Luckily it ended there.

This was the second angry encounter I’d seen in the space of 10 minutes.

It happens on the underground too much. I’ve witnessed a few incidents, which were made all the worse by being trapped in a tube carriage.

A particularly nasty one involved a man who was muscular, drunk and angry. This is the holy trinity of characteristics that makes people scared to intervene, no matter what happens. I don’t know exactly what the other person’s offence was, but it seemed to be something like not moving bags. Perhaps there was a frown or a comment.

The man unleashed a torrent of abuse at this individual: “You ******* ****, do you like donuts? You must do. Look at the state of you!” And various other horrible things. It went on for minutes but felt like hours.

(Side note – who doesn’t like donuts? Rage is confusing.)

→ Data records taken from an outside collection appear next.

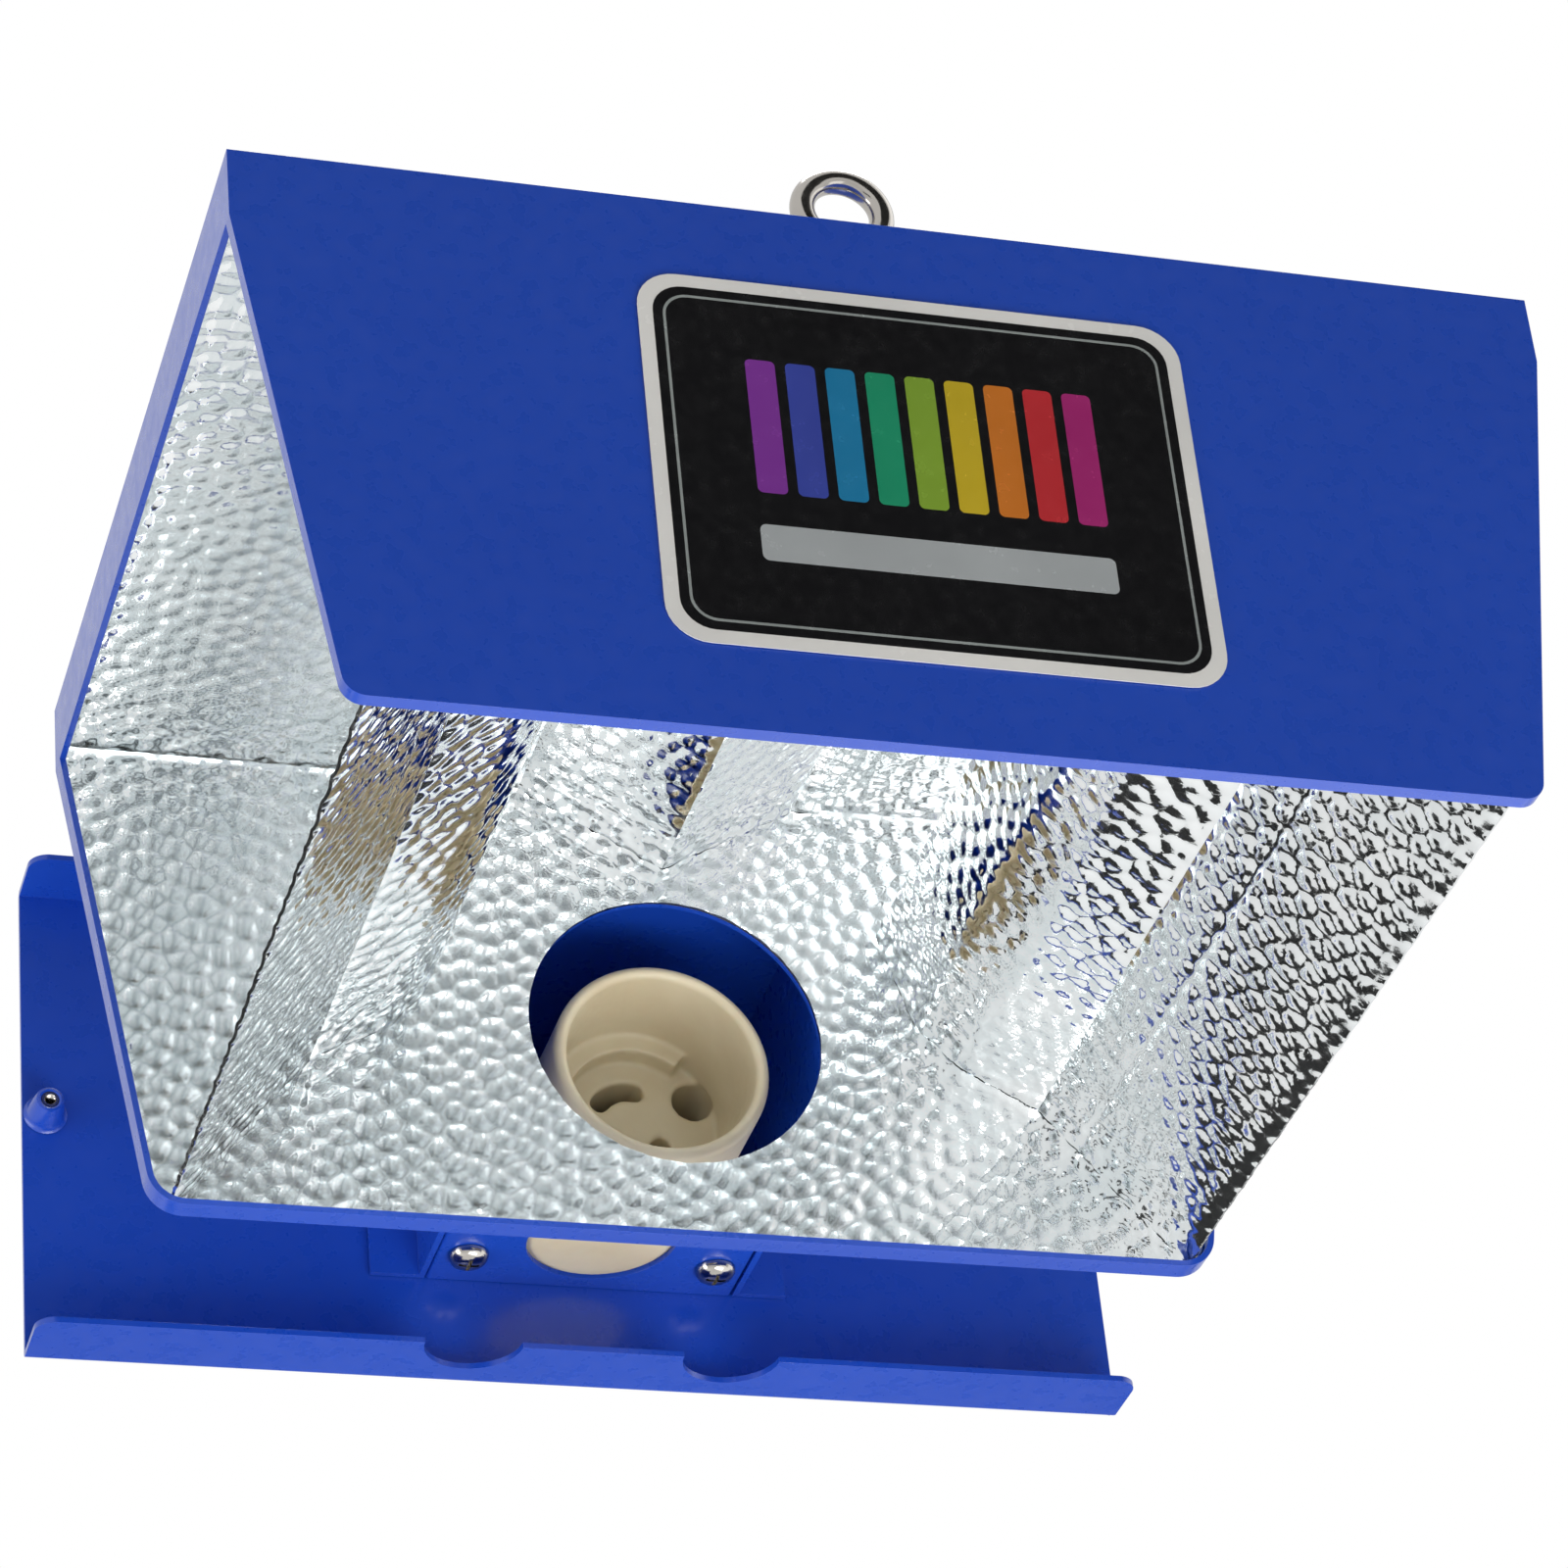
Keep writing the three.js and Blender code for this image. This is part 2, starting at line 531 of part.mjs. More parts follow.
// ---------------------------------------------------------------- assembly
add('hood_shell', hoodShell(), BLUE_PAINT);
add('reflector_liner', reflectorLiner(), HAMMERED);
add('reflector_ridge', reflectorRidge(), HAMMERED);
add('label_plate', labelPlate(), LABEL_PRINT);
add('rear_tray', rearTray(), BLUE_PAINT);
add('holder_housing', holderHousing(), BLUE_PAINT);
add('holder_shelf', holderShelf(), BLUE_PAINT);
add('lamp_holder', lampHolder(), CERAMIC);

for (const [name, side, turn] of [['left', -1, 0], ['right', 1, 180]]) {
  const nutSeat = SEAT_Z + EAR.height + GAP;
  const { x, y, shank, head } = HOLDER_SCREW;
  const { height, across } = HOLDER_NUT;
  add(`reflector_wing_${name}`, reflectorWing(side), HAMMERED);
  add(`tray_boss_${name}`, trayBoss(side), BLUE_PAINT);
  add(`boss_bush_${name}`, bossBush(side), BRIGHT_STEEL);
  add(`holder_contact_${name}`, holderContact(turn), BRASS);
  const tip = nutSeat + height + 2;
  add(`holder_screw_${name}`, panScrew(side * x, y, SHELF_Z - GAP, tip, shank, head), BRIGHT_STEEL);
  add(`holder_nut_${name}`, nut(side * x, y, nutSeat, height, across, shank + 0.2), BRIGHT_STEEL);
  for (const [level, z] of Object.entries(RIVET_Z)) {
    add(`housing_rivet_${name}_${level}`, housingRivet(side, z), BRIGHT_STEEL);
  }
}

for (const [name, y] of Object.entries(EYE_Y)) addEye(name, y);

add('gland_body', glandBody(), BLACK_NYLON);
add('gland_dome', glandDome(), BLACK_NYLON);
add('gland_lock_nut', glandLockNut(), BLACK_NYLON);

lamp.position.y = -(LABEL_FACE + GLAND_FACE + GLAND.length) / 2;

export default lamp;
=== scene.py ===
import math

import bmesh
import bpy
import numpy as np
from mathutils import Matrix, Vector


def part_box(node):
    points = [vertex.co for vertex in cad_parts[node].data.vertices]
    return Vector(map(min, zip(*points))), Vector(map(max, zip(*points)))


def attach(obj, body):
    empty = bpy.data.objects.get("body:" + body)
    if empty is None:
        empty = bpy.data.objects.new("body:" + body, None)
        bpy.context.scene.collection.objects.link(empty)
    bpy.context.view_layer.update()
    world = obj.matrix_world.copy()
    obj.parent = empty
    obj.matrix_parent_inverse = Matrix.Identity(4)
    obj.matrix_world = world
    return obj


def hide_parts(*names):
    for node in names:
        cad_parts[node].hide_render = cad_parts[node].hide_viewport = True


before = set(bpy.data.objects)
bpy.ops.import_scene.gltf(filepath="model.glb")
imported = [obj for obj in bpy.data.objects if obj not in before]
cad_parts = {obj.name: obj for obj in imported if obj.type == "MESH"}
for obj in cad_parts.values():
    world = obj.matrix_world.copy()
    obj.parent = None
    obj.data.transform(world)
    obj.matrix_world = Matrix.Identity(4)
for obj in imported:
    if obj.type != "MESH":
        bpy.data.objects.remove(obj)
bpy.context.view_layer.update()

# Shapes below are written in millimetres, with y = 0 on the front panel's outer face, x = 0 in the middle
# and z = 0 on the mouth's plane. Only y differs from the frame, by FRONT.
MM = 0.001
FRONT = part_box("hood_shell")[0].y / MM
ROOT = "fixture"

SHOULDER_Z, MOUTH_HALF, TOP_HALF = 116, 125, 144
HOOD_HEIGHT, HOOD_DEPTH = 133, 205
HOOD_CORNER = 9                 # rounding of the hood's lower corners at the rear
HOOD_INSET = 1.8                # the painted sheet's thickness and the gap to the reflector inside it
LAMP_Z = 55                     # the lamp's axis, along Y at x = 0
HOLE_Z = 56                     # middle of the round hole behind the lamp
LINER_HOLE_R = 35.3
TRAY_BACK, TRAY_BOTTOM, TRAY_TOP = 300, 13, 143
HOUSING_HALF, HOUSING_TOP, HOUSING_BOTTOM = 40.5, 100, 40
HOLDER_SCREW_X, HOLDER_SCREW_Y = 31, 285


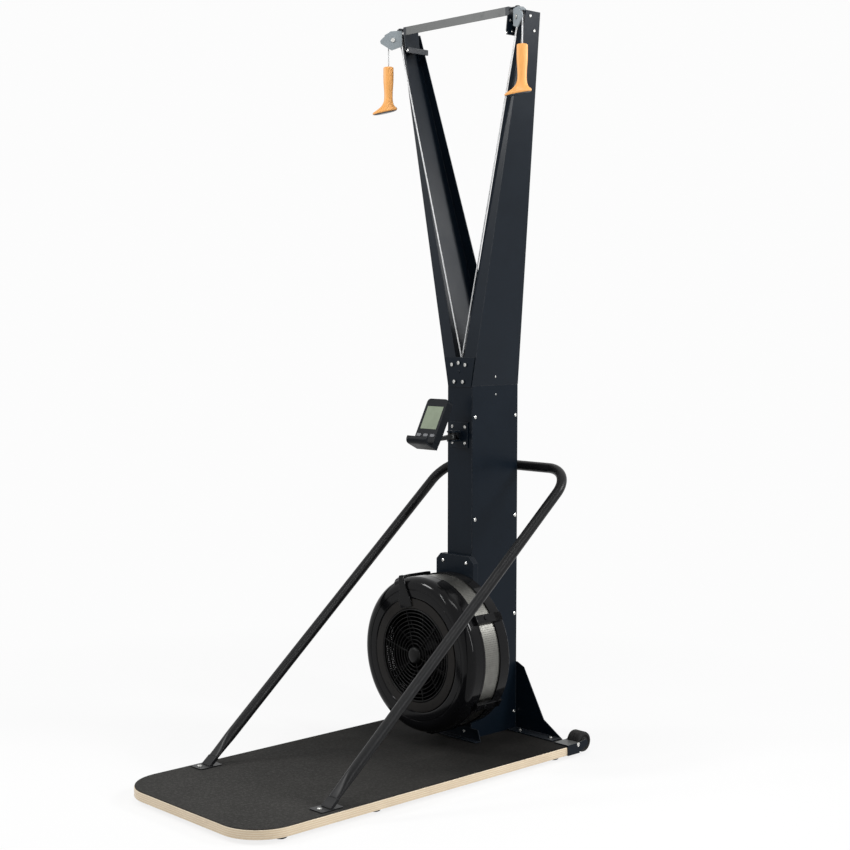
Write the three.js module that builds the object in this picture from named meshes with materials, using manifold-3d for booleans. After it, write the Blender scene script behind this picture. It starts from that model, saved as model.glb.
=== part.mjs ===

Like the rest of the people on that train, I looked down at my feet.

No one intervened. We didn’t know how, without becoming the target of the man’s aggression. He was unpredictable and could be dangerous. We let him continue with his tirade, feeling it ricochet around the carriage.

I can’t imagine how upset the person he was addressing must have been. They were going about their day and his anger struck them at random, like lightning.

Are people getting angrier?

What happens in the lives of the people in these encounters? Will these moments haunt them? What is the invisible damage? What is behind the anger? 

In these cases, anger about behaviour turned so quickly into insults about appearance. It sticks in the psyche, even hearing the words applied to other people. It reminds us that we are all open to judgement.

Anger and judgement sit uncomfortably close. We seem to feel it is ok to judge someone based on their appearance, their clothes, their parenting skills, or what they eat. We would normally keep this private but they have wronged us somehow so now it’s ok to tell them. Or to shout it in their face.

It creates these odd and fictional divisions. The family and child-free, the good and the bad citizen. But aren’t we all a mix of things? Haven’t we all been the person who let someone go and the person who barged ahead? Are any of us above judgement?

We live in a climate of intense frustration that doesn’t have anywhere to go.

On the underground I often imagine humans as animals being transported too close together. Stressed, tired and anxious, we are too hot under fluorescent lights and trying to block out the screech of the tracks. Sometimes we step on each other’s toes. That’s when it all kicks off.

And I notice how it makes me feel.

I am terrified by anger, particularly when it comes from men. Does it tap into an evolutionary instinct of fight-or-flight? Or does it remind me of situations in my own life?

It’s not all men, obviously. Women also get angry.

I can’t claim to be an expert at expressing my anger well. True to form, if I’m really upset I’ll write you an email or send you a text. At least I’ve reflected on it for while but it’s also a clear conflict-avoidance strategy. And I’ll probably regret sending it.

Is there a useful way to be angry?

Perhaps we all need to visit a Rage Club.